Custodian Life founder banned indefinitely from Bermuda re/insurance

BMA laid out a damning case of misconduct

Custodian Life founder banned indefinitely from Bermuda re/insurance

Reinsurance News

By Kenneth Araullo

The Bermuda Monetary Authority (BMA) has set out the reasoning behind its decision to indefinitely prohibit Joakim Samuelsson from holding senior roles in Bermuda's re/insurance sector, pointing to sustained failures tied to the collapse of Custodian Life.

Issued under section 32H of the Insurance Act 1978, the order bars Samuelsson from serving as a controller, director, officer, chief executive, senior executive, or associate of any entity registered under the Act. The regulator said Samuelsson had the right to appeal the decision to an Appeal Tribunal but chose not to exercise it.

The BMA said findings covered improper trading practices, inaccurate and misleading public disclosures, and a failure to cooperate with an appointed investigator during Samuelsson's time as a director, officer, and controller of the failed Bermudian re/insurer.

Samuelsson, a Swedish national, founded Custodian Life in 2011 and served as its sole director, general manager and principal. The company was a Class C long-term insurer offering investment-linked policies to international clients, marketed on the strength of Bermuda's flexible legislative framework and segregated accounts regime.

Custodian was placed into provisional liquidation on November 24, 2023, with Marcin Czarnocki and John Johnston of Deloitte appointed as joint provisional liquidators.
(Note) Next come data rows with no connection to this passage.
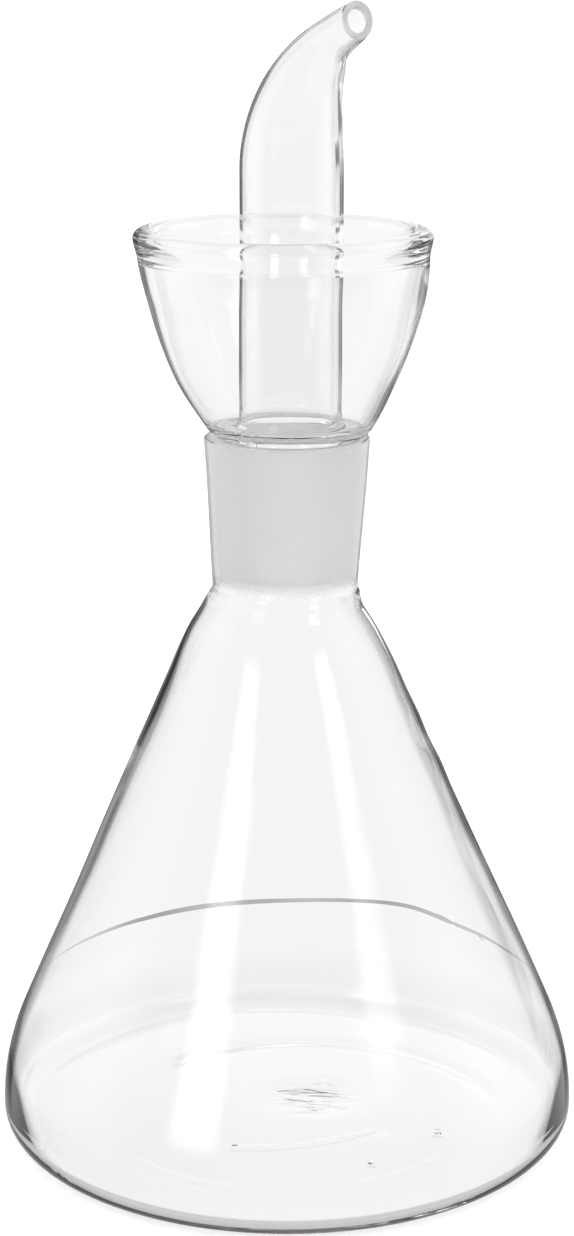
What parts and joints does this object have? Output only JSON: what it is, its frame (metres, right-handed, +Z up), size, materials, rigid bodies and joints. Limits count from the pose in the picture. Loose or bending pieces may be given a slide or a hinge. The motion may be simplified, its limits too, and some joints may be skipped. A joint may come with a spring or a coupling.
{
  "type": "oil dispenser bottle",
  "caption": "Clear glass conical oil flask with a ground neck, closed by a lift-out glass pourer with a drip cup and a bent, tapered spout.",
  "frame": {"origin": "centre of the flask's base, on the surface that it stands on", "axes": "+Z up along the flask's axis, +X the way the spout points"},
  "size_m": [0.097, 0.097, 0.1878],
  "materials": {
    "clear_glass": "clear, fire-polished, smooth",
    "ground_glass": "ground, frosted, matt"
  },
  "bodies": {
    "flask": {"flask_body": "clear_glass", "ground_socket": "ground_glass"},
    "pourer": {"ground_cone": "ground_glass", "drip_cup": "clear_glass", "pouring_spout": "clear_glass"}
  },
  "joints": [
    {"name": "pourer_lift", "type": "slide", "parent": "flask", "child": "pourer", "axis": [0, 0, 1], "range_m": [0, 0.06]}
  ]
}
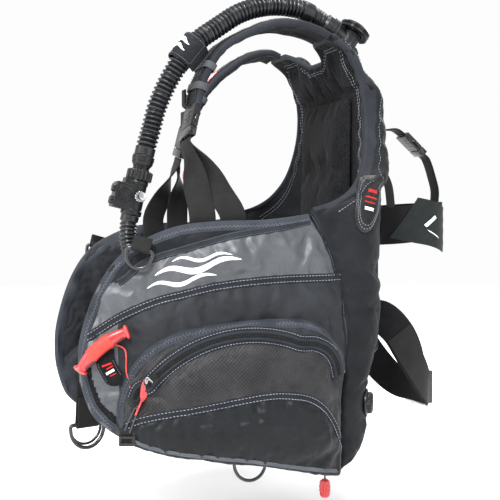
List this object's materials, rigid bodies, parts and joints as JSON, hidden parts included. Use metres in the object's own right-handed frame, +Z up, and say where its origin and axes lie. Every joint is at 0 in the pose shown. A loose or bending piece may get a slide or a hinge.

All policyholder redemptions were suspended in December that year.

The Supreme Court ordered the company wound up on October 3, 2025, citing extensive and longstanding regulatory breaches.

The BMA concluded that Samuelsson had "failed to conduct and manage the business of Custodian in a prudent manner and demonstrated a lack of competence, diligence and soundness of judgment." The regulator said his conduct was a direct cause of the eventual liquidation.

Shorting, segregation failures and contempt

Among the specific findings, the authority cited undisclosed shorting of policyholder-directed investments that exposed clients to Custodian's own trading risks, and the use of a segregation model that failed to provide meaningful protection to policyholder assets.

The BMA also pointed to inaccurate statutory and public disclosures around the funding and ring-fencing of segregated accounts, alongside outsourcing and records-control failures that it said impeded oversight and the work of the JPLs.

The regulator further flagged non-compliance with court orders that resulted in contempt of court findings. The JPLs have separately said Samuelsson remained in contempt of the Supreme Court of Bermuda for more than a year over his failure to produce records.

Taken together, the BMA said the conduct showed "serious and sustained failures of probity, integrity, competence and soundness of judgment."

The regulator's decision to publish its full rationale, permitted under section 44I of the Act, is unusual. The BMA said the step "serves to protect policyholders and the public, reinforces the importance of compliance with Bermuda's regulatory framework, and supports confidence in Bermuda as a well-regulated financial center."

Custodian had not filed audited accounts in proper form since the financial year ended December 31, 2020.